Scientists of the Indian Space Research Organisation (ISRO) commenced the countdown for the launch of Earth Observation Satellite – Oceansat – and eight other customer satellites on a PSLV-C54 rocket from the spaceport of Sriharikota.
More About The Development:
The countdown for the 56th flight of the Polar Satellite Launch Vehicle (PSLV), in its extended version (PSLV-XL), from the first launchpad at the Satish Dhawan Space Centre, Sriharikota, 115 km from here.
The primary payload of the rocket is an Oceansat which would be separated in orbit-1 while the eight other nano-satellites would be placed in different orbits based on the customer requirements (in the Sun-synchronous polar orbits).
About This Historic mission:
The mission would be one of the longest ones undertaken by the ISRO scientists who would engage the rocket to change orbits using two-orbit change thrusters (OCTs) used in the PSLV-C54 launch vehicle. The separation of the Earth Observation Satellite is expected to take place in orbit-1 while the passenger payloads would be separated in Orbit-2.
The Earth Observation Satellite is expected to be placed after reaching an altitude of about 742 km about 20 minutes after lift-off.
About The Satellite & Its Objective:
The Earth Observation Satellite-6 is the third-generation satellite in the Oceansat series. This is to provide continuity services of Oceansat-2 spacecraft with enhanced payload specifications as well as application areas.
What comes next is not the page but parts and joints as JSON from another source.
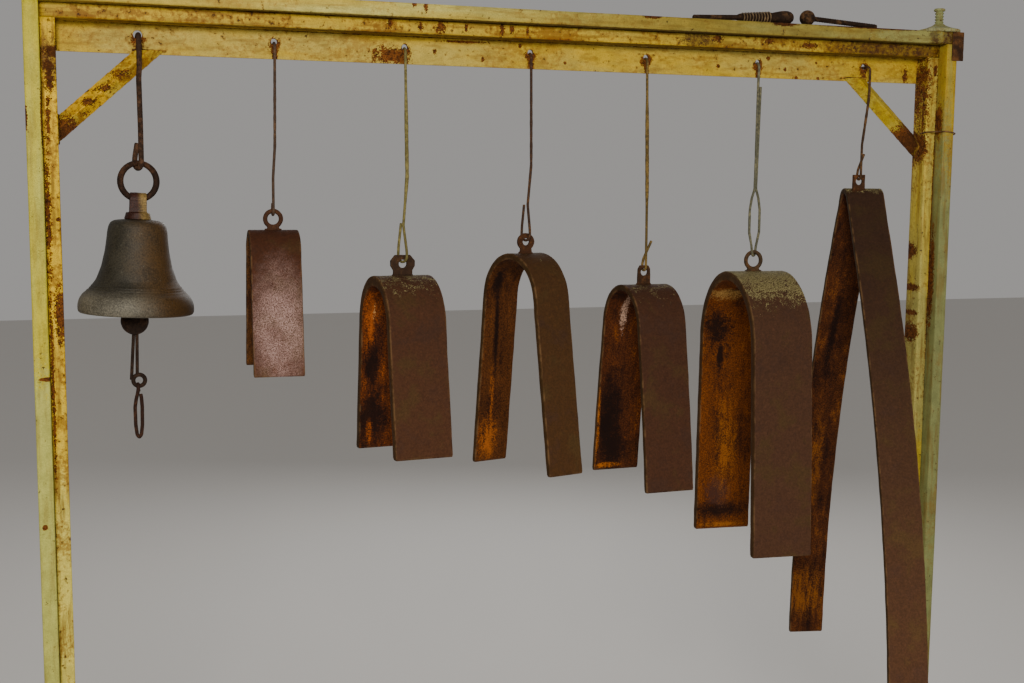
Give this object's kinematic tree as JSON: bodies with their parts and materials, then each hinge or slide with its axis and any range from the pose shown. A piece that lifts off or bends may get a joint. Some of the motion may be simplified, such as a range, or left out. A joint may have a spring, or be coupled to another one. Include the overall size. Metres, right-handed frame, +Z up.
{
  "type": "steel bell frame",
  "caption": "Yellow rusty steel portal with a hanger bar; a cast bell with clapper and bells bent from flat bar hang from it on wire hooks.",
  "frame": {"origin": "middle of the left outer post's foot, on its underside", "axes": "+X along the head to the right as seen from the front, +Y to the back, +Z up"},
  "size_m": [1.8049, 0.6069, 1.95],
  "materials": {
    "yellow_paint": "chipped, rust showing",
    "rusted_plate": "rusty, matte",
    "grey_metal": "weathered, matte",
    "beater_steel": "rusty, matte",
    "rusty_wire": "rusty, matte",
    "bell_bronze": "dark patina",
    "rusty_bar": "rusty, matte"
  },
  "bodies": {
    "portal": {"post_left_outer": "yellow_paint", "post_left_inner": "yellow_paint", "post_right_outer": "yellow_paint", "post_right_inner": "yellow_paint", "head_outer": "yellow_paint", "head_inner": "yellow_paint", "hanger_bar": "yellow_paint", "brace_left": "yellow_paint", "brace_right": "yellow_paint", "corner_plate": "rusted_plate", "post_knob": "grey_metal", "tie_wire": "rusty_wire", "beater_left": "beater_steel", "beater_right": "beater_steel"},
    "bell_hanger": {"bell_rod": "rusty_wire"},
    "ring": {"bell_ring": "rusty_wire"},
    "cast_bell": {"bell_shell": "bell_bronze", "bell_crown": "bell_bronze", "bell_staple": "rusty_wire"},
    "clapper_body": {"clapper": "rusty_wire"},
    "pull": {"pull_link": "rusty_wire"},
    "hanger_1": {"wire_hook_1": "rusty_wire"},
    "bent_1": {"bent_bell_1": "rusty_bar", "lug_1": "rusty_bar"},
    "hanger_2": {"wire_hook_2": "rusty_wire"},
    "bent_2": {"bent_bell_2": "rusty_bar", "lug_2": "rusty_bar"},
    "hanger_3": {"wire_hook_3": "rusty_wire"},
    "bent_3": {"bent_bell_3": "rusty_bar", "lug_3": "rusty_bar"},
    "hanger_4": {"wire_hook_4": "rusty_wire"},
    "bent_4": {"bent_bell_4": "rusty_bar", "lug_4": "rusty_bar"},
    "hanger_5": {"wire_hook_5": "rusty_wire"},
    "bent_5": {"bent_bell_5": "rusty_bar", "lug_5": "rusty_bar"},
    "hanger_6": {"wire_hook_6": "rusty_wire"},
    "bent_6": {"bent_bell_6": "rusty_bar", "lug_6": "rusty_bar"}
  },
  "joints": [
    {"name": "bell_hook_swing", "type": "hinge", "parent": "portal", "child": "bell_hanger", "pos_m": [0.169, 0.032, 1.8195], "axis": [-1, 0, 0], "range_deg": [-3, 20]},
    {"name": "ring_swing", "type": "hinge", "parent": "bell_hanger", "child": "ring", "pos_m": [0.1647, 0.032, 1.617], "axis": [-1, 0, 0], "range_deg": [-20, 20]},
    {"name": "bell_swing", "type": "hinge", "parent": "ring", "child": "cast_bell", "pos_m": [0.16348, 0.032, 1.55502], "axis": [-0.9992, 0, 0.0393], "range_deg": [-20, 20]},
    {"name": "clapper_swing", "type": "hinge", "parent": "cast_bell", "child": "clapper_body", "pos_m": [0.16117, 0.032, 1.49607], "axis": [-0.9992, 0, 0.0393], "range_deg": [-22, 22]},
    {"name": "pull_swing", "type": "hinge", "parent": "clapper_body", "child": "pull", "pos_m": [0.156, 0.032, 1.2297], "axis": [-1, 0, 0], "range_deg": [-40, 40]},
    {"name": "hook_swing_1", "type": "hinge", "parent": "portal", "child": "hanger_1", "pos_m": [0.3985, 0.032, 1.8195], "axis": [-1, 0, 0], "range_deg": [-6, 20]},
    {"name": "bent_swing_1", "type": "hinge", "parent": "hanger_1", "child": "bent_1", "pos_m": [0.393, 0.032, 1.5359], "axis": [-1, 0, 0], "range_deg": [-25, 25]},
    {"name": "hook_swing_2", "type": "hinge", "parent": "portal", "child": "hanger_2", "pos_m": [0.6325, 0.032, 1.8195], "axis": [-1, 0, 0], "range_deg": [-6, 20]},
    {"name": "bent_swing_2", "type": "hinge", "parent": "hanger_2", "child": "bent_2", "pos_m": [0.6285, 0.032, 1.452], "axis": [-1, 0, 0], "range_deg": [-25, 25]},
    {"name": "hook_swing_3", "type": "hinge", "parent": "portal", "child": "hanger_3", "pos_m": [0.8725, 0.032, 1.8195], "axis": [-1, 0, 0], "range_deg": [-6, 20]},
    {"name": "bent_swing_3", "type": "hinge", "parent": "hanger_3", "child": "bent_3", "pos_m": [0.8675, 0.032, 1.4906], "axis": [-1, 0, 0], "range_deg": [-25, 25]},
    {"name": "hook_swing_4", "type": "hinge", "parent": "portal", "child": "hanger_4", "pos_m": [1.1075, 0.032, 1.8195], "axis": [-1, 0, 0], "range_deg": [-6, 20]},
    {"name": "bent_swing_4", "type": "hinge", "parent": "hanger_4", "child": "bent_4", "pos_m": [1.1125, 0.032, 1.429], "axis": [-1, 0, 0], "range_deg": [-25, 25]},
    {"name": "hook_swing_5", "type": "hinge", "parent": "portal", "child": "hanger_5", "pos_m": [1.3485, 0.032, 1.8195], "axis": [-1, 0, 0], "range_deg": [-6, 20]},
    {"name": "bent_swing_5", "type": "hinge", "parent": "hanger_5", "child": "bent_5", "pos_m": [1.3525, 0.032, 1.4559], "axis": [-1, 0, 0], "range_deg": [-25, 25]},
    {"name": "hook_swing_6", "type": "hinge", "parent": "portal", "child": "hanger_6", "pos_m": [1.5905, 0.032, 1.8195], "axis": [-1, 0, 0], "range_deg": [-3, 20]},
    {"name": "bent_swing_6", "type": "hinge", "parent": "hanger_6", "child": "bent_6", "pos_m": [1.5905, 0.032, 1.6095], "axis": [-1, 0, 0], "range_deg": [-25, 25]}
  ]
}
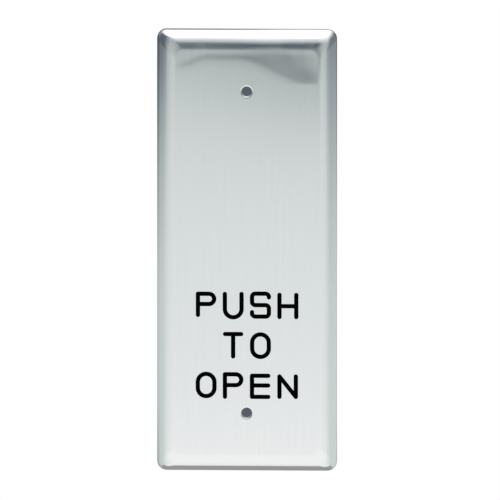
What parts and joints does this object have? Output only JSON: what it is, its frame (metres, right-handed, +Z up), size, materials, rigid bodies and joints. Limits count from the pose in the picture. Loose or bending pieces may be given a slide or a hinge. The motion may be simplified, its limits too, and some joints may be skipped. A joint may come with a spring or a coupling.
{
  "type": "door finger plate",
  "caption": "Narrow door finger plate pressed from one stainless sheet into a shallow pan, with rolled edges, rounded corners and a screw hole near each end.",
  "frame": {"origin": "centre of the plate's outline, in the plane of the rim that meets the door", "axes": "+Z up along the plate's height, +X along its width to the right as its face is looked at, and the face looks towards -Y"},
  "size_m": [0.0458, 0.0047, 0.1142],
  "materials": {
    "satin_stainless": "satin stainless steel, its grain along the plate's height",
    "black_enamel": "hard black enamel, wiped into engraved strokes"
  },
  "bodies": {
    "root": {"finger_plate": "satin_stainless"}
  },
  "joints": []
}
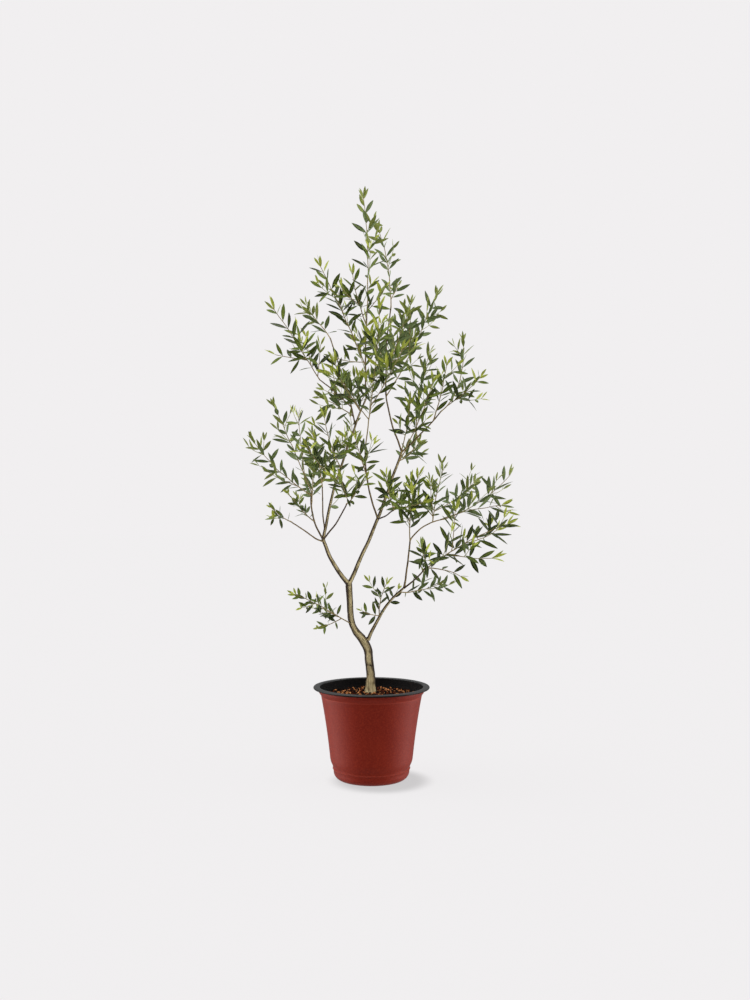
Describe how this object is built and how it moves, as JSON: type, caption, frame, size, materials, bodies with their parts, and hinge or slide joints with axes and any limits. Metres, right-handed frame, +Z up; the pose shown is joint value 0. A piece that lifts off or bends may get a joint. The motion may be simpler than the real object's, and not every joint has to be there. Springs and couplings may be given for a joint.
{
  "type": "potted olive tree",
  "caption": "Young olive tree with a forked slender trunk and an open leafy crown, growing in a round tapered pot with a rolled rim.",
  "frame": {"origin": "middle of the pot's flat underside, on the surface that the pot stands on", "axes": "+Z up along the tree, -Y towards the viewer of the picture, +X to the viewer's right"},
  "size_m": [0.6629, 0.5212, 1.401],
  "materials": {
    "red_plastic": "satin moulded polypropylene, brick red",
    "black_plastic": "satin moulded polypropylene, black",
    "clay_pellets": "loose fired clay pellets, matt orange-brown",
    "trunk_bark": "finely cracked khaki bark",
    "bough_bark": "smooth grey-brown bark",
    "olive_foliage": "narrow leathery leaves, deep green above, silvery below"
  },
  "bodies": {
    "root": {"pot_wall": "red_plastic", "pot_lining": "black_plastic", "growing_medium": "clay_pellets", "trunk": "trunk_bark", "left_bough": "bough_bark", "right_bough": "bough_bark", "low_bough": "bough_bark", "low_riser": "bough_bark", "low_reach": "bough_bark", "low_arm": "bough_bark", "left_leader": "bough_bark", "left_riser": "bough_bark", "left_outrigger": "bough_bark", "left_inner": "bough_bark", "left_prop": "bough_bark", "right_inner": "bough_bark", "right_front": "bough_bark", "right_riser": "bough_bark", "right_crown": "bough_bark", "right_reach": "bough_bark", "high_left": "bough_bark", "far_left": "bough_bark", "crown_leader": "bough_bark", "top_leader": "olive_foliage", "top_second": "olive_foliage", "top_left_inner": "olive_foliage", "top_left": "olive_foliage", "high_left_tip": "olive_foliage", "far_left_tip": "olive_foliage", "left_high": "olive_foliage", "left_mid": "olive_foliage", "left_low": "olive_foliage", "left_tip_upper": "olive_foliage", "left_tip_outer": "olive_foliage", "left_prop_tip": "olive_foliage", "left_small": "olive_foliage", "left_back": "olive_foliage", "outrigger_tip": "olive_foliage", "left_inner_tip": "olive_foliage", "mid_shoot": "olive_foliage", "low_left": "olive_foliage", "low_right_small": "olive_foliage", "low_right_under": "olive_foliage", "low_reach_tip": "olive_foliage", "low_sweep": "olive_foliage", "low_arm_tip": "olive_foliage", "low_arm_side": "olive_foliage", "low_arm_up": "olive_foliage", "low_riser_tip": "olive_foliage", "right_front_tip": "olive_foliage", "right_low_shoot": "olive_foliage", "right_thin": "olive_foliage", "right_mid": "olive_foliage", "right_up": "olive_foliage", "right_tip": "olive_foliage", "right_tip_in": "olive_foliage", "crown_right": "olive_foliage", "crown_back": "olive_foliage", "crown_front": "olive_foliage", "crown_core": "olive_foliage"}
  },
  "joints": []
}
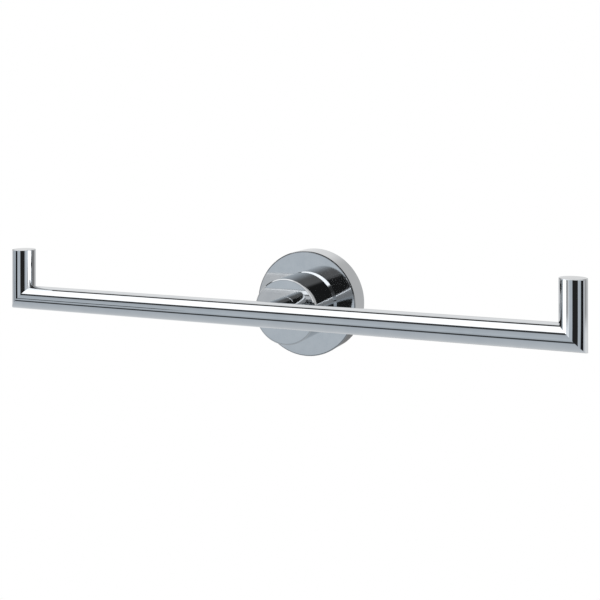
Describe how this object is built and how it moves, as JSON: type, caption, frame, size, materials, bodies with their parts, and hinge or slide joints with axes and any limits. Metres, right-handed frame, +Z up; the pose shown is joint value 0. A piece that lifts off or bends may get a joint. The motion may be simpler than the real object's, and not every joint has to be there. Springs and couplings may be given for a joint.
{
  "type": "double toilet roll holder",
  "caption": "Wall-mounted straight bar with upturned ends on a central neck, boss and round rosette; holds toilet rolls on both sides.",
  "frame": {"origin": "centre of the round rosette on the wall plane, where the wall plate's back face lies", "axes": "+Z up, +X along the bar, +Y into the wall; the holder stands out from the wall towards -Y"},
  "size_m": [0.292, 0.0983, 0.054],
  "materials": {
    "chrome_plate": "mirror-polished chrome plating on brass",
    "zinc_casting": "zinc-plated casting, dull grey",
    "steel": "bright zinc-plated steel",
    "brass": "plain turned brass",
    "nylon": "grey nylon"
  },
  "bodies": {
    "wall_bracket": {"wall_plate": "zinc_casting", "wall_screw_upper": "steel", "wall_screw_lower": "steel", "screw_washer_upper": "steel", "screw_washer_lower": "steel", "wall_plug_upper": "nylon", "wall_plug_lower": "nylon"},
    "holder": {"rosette_cover": "chrome_plate", "boss": "chrome_plate", "boss_dowel": "steel", "neck": "chrome_plate", "clamp_bolt": "steel", "clamp_washer": "steel", "spring_washer": "steel", "bar_tube": "chrome_plate", "bar_insert": "brass", "post_left": "chrome_plate", "post_right": "chrome_plate", "post_cap_left": "chrome_plate", "post_cap_right": "chrome_plate"},
    "set_screw": {"grub_screw": "steel"}
  },
  "joints": [
    {"name": "holder_lift_off", "type": "slide", "parent": "wall_bracket", "child": "holder", "axis": [0, -1, 0], "range_m": [0, 0.02]},
    {"name": "grub_screw_travel", "type": "slide", "parent": "holder", "child": "set_screw", "axis": [0, 0, -1], "range_m": [0, 0.003]}
  ]
}
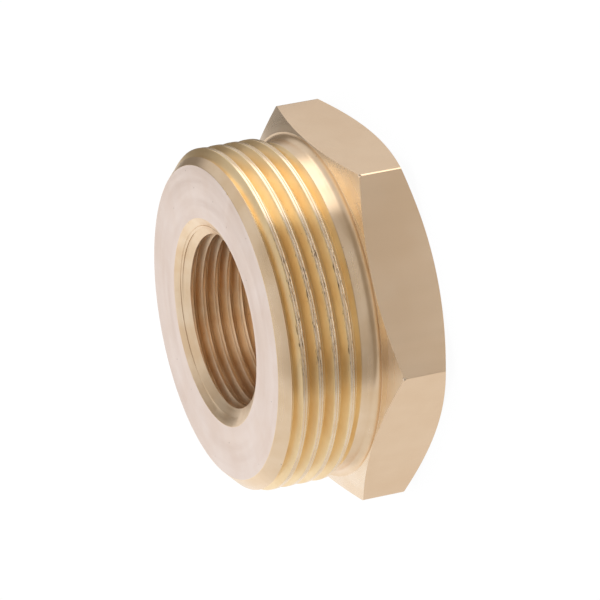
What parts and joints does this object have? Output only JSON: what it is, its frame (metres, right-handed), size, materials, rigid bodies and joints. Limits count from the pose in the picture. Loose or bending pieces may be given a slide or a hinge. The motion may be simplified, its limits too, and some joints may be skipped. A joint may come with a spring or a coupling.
{
  "type": "hex bushing",
  "caption": "Brass reducing hex bushing: hexagonal head, male pipe thread with a plain collar behind it, and a female pipe thread right through.",
  "frame": {"origin": "centre of the hexagon's end face, on the bore's axis; the bushing stands on this face", "axes": "+Z along the bore towards the male thread; two corners of the hexagon lie on the X axis"},
  "size_m": [0.0558, 0.0484, 0.0236],
  "materials": {
    "brass": "as machined, satin"
  },
  "bodies": {
    "root": {"hex_bushing": "brass"}
  },
  "joints": []
}
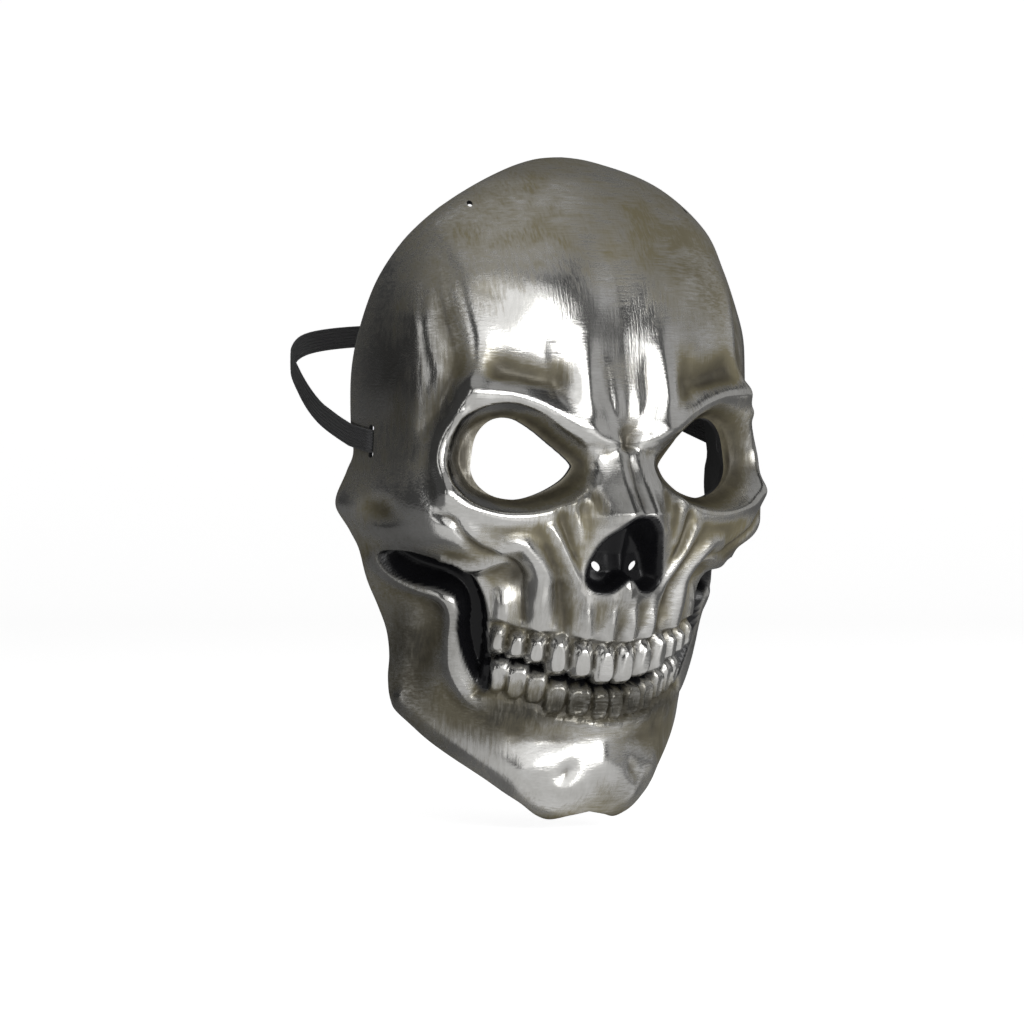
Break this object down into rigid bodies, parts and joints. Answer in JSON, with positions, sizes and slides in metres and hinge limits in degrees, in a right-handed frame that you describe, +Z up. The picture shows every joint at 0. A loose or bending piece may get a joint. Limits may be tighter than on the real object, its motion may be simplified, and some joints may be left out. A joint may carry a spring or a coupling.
{
  "type": "skull mask",
  "caption": "Face-covering skull mask of formed plastic with a gunmetal finish, open eyes and a ribbed elastic strap round the back of the head.",
  "frame": {"origin": "on the midline between the eyes, at the inside of the brow, where the mask rests on the wearer's forehead", "axes": "+Z up the face, the face looks along -Y, the head goes in from +Y, +X is the wearer's left"},
  "size_m": [0.1831, 0.1934, 0.2652],
  "materials": {
    "gunmetal_paint": "aged silver paint over black plastic, dark in the hollows",
    "black_elastic": "ribbed woven elastic"
  },
  "bodies": {
    "root": {"mask_shell": "gunmetal_paint", "elastic_strap": "black_elastic"}
  },
  "joints": []
}
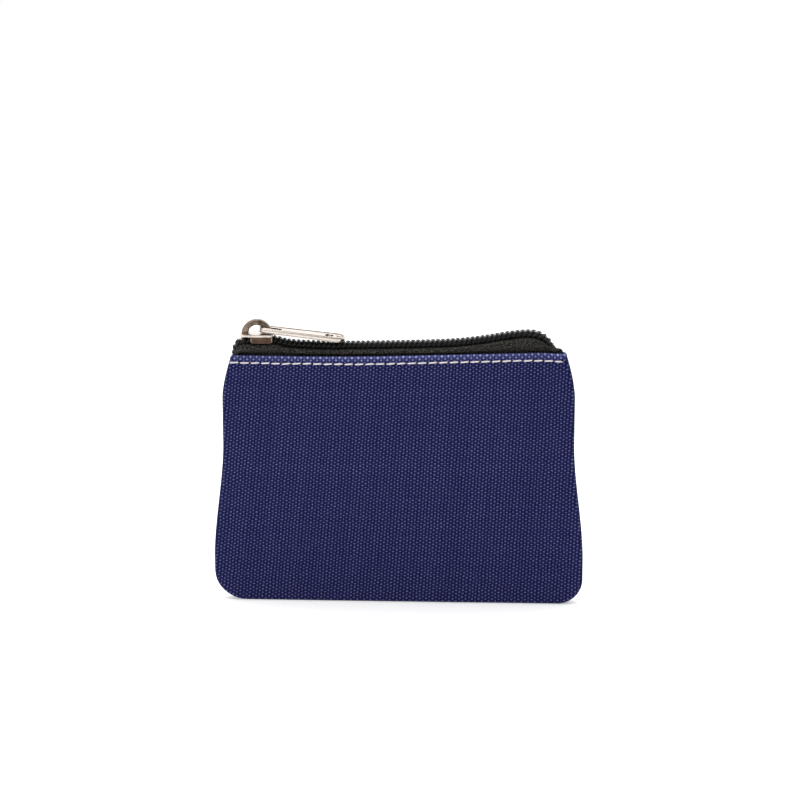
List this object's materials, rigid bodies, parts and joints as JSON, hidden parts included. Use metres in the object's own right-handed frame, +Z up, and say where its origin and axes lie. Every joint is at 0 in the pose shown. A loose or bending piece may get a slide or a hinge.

The objective of the mission is to ensure data continuity of ocean colour and wind vector data to sustain the operational applications.
About The Other Satellites To Be Launched:
The customer payloads include ISRO Nano Satellite-2 for Bhutan (INS-2B) which would have two payloads namely NanoMx and APRS-Digipeater. NanoMx is a multispectral optical imaging payload developed by Space Applications Centre while APRS-Digipeater payload is jointly developed by Department of Information Technology and Telecom, Bhutan, and U R Rao Satellite Centre, Bengaluru.
The ‘Anand’ satellite developed by Pixxel is technology demonstrator to demonstrate the capabilities and commercial applications of miniature earth observation camera for observation using a micro-satellite in low earth orbit.
The ‘Thybolt’ (two satellites) is from another space start-up Dhruva Space while Astrocast is a technology demonstrator satellite for the internet of things as the payload from Spaceflight, the United States of America.
About PSLV-C54 Rocket: PSLV & Its Importance:
The PSLV C54 rocket has four stages; each one was self-contained, with its own propulsion system, thereby capable of functioning independently. The first and third stages used composite solid propellants, while the second and fourth stage use earth-storable liquid propellant.
- PSLV’s first launch was in 1994, and it has been ISRO’s main rocket ever since. Today’s PSLV, however, is vastly improved and several times more powerful than the ones used in the 1990s.
- It is the first Indian launch vehicle to be equipped with liquid stages.
- PSLV is the most reliable rocket used by ISRO till date, with 52 of its 54 flights being successful.
- It successfully launched two spacecraft – Chandrayaan-1 in 2008 and Mars Orbiter Spacecraft in 2013 – that later traveled to Moon and Mars respectively.